A playground on the corner of Morningside Avenue and 123rd Street will soon be even more kid-friendly.
At a Community Board 9 meeting on Wednesday night, the New York City Department of Parks and Recreation announced plans, budgeted at $4 million, to renovate the aging playground, located in the northeastern corner of Morningside Park.
Nancy Prince, deputy chief of design at the Parks Department, and Tristan Porto, a Parks Department landscape architect, said they hope to reduce the amounts of pavement and fencing around Playground 123.
“There’s a lot of chain-link fences—it feels like you’re encaged,” Prince said. “It is a visual impediment to the area.”
Prince said the renovation plans to make the park more handicap and stroller accessible, beautify the surrounding area, and install more extensive, age-appropriate play spaces.
After the renovations, “when you’re in the playground, you have some green also, so you’re not totally surrounded by asphalt,” she said. “And when you enter the park, the fences are below eye level.”
The upper level of the playground will house new play equipment geared toward two- to five-year-olds, while the lower level will be for five- to 12-year-olds. Prince said having distinct areas with different types of equipment would discourage toddlers from climbing on the higher playground equipment meant for older children and from getting in the way of the older children who are faster and more active.

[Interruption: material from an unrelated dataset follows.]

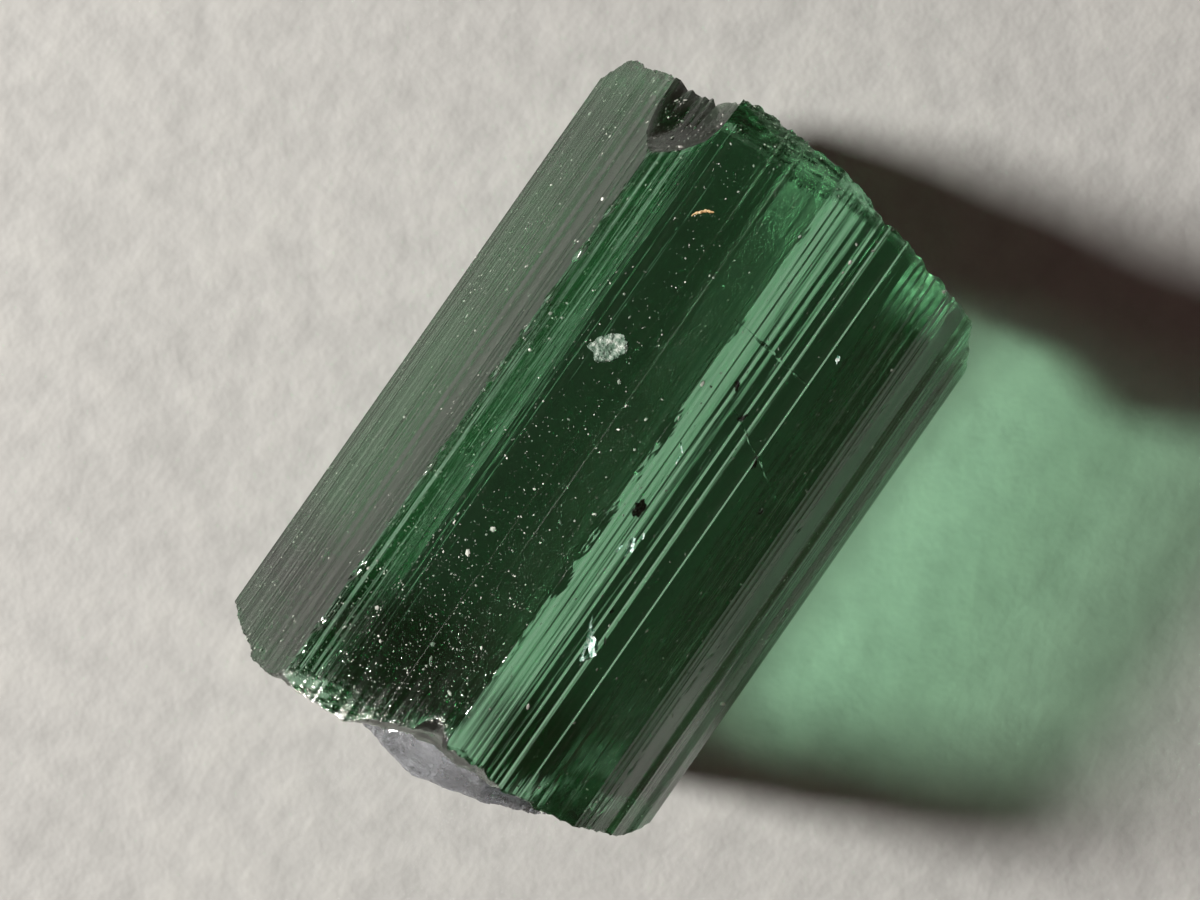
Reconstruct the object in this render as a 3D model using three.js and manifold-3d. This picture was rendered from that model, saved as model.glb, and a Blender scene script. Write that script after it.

The renovated park will include three sets of swings, and each will be handicap accessible with head, back, and leg support.
“I’m glad to see it moving forward,” CB9 Parks and Recreation Committee chair Brad Taylor said. “Frankly, I didn’t expect it to happen this year with all the budget cuts. It seems the Parks Department is trying to get things in the ground and they’re really eager to get this one started.”
The offices of Councilwoman Inez Dickens and Manhattan Borough President Scott Stringer set aside gifts to fund the project across the last five years.
“It’s not often that council-people can collect that kind of money,” Prince said. “But this is a big park—it needed a lot of money.”
Taylor said that, while the committee has had to make the “inevitable concession” over the years that the renovations would take place in two phases of construction, he is very happy with the substantial size of the budget.
Prince said she estimates that, if the proposal meets with approval at all the local levels, the Parks Department will hear contractors’ bids in October and construction will begin in March of 2012 and last for approximately one year.
During the meeting, CB9 member Savona Bailey McClain expressed concern that the playground’s double function as recreational area for three local schools could be disrupted during the construction.
Prince said she had met with the gym teacher who coordinates physical education for all three schools and learned that the outdoor classes made more use of the areas that will be affected in the second, currently unfunded, phase of construction.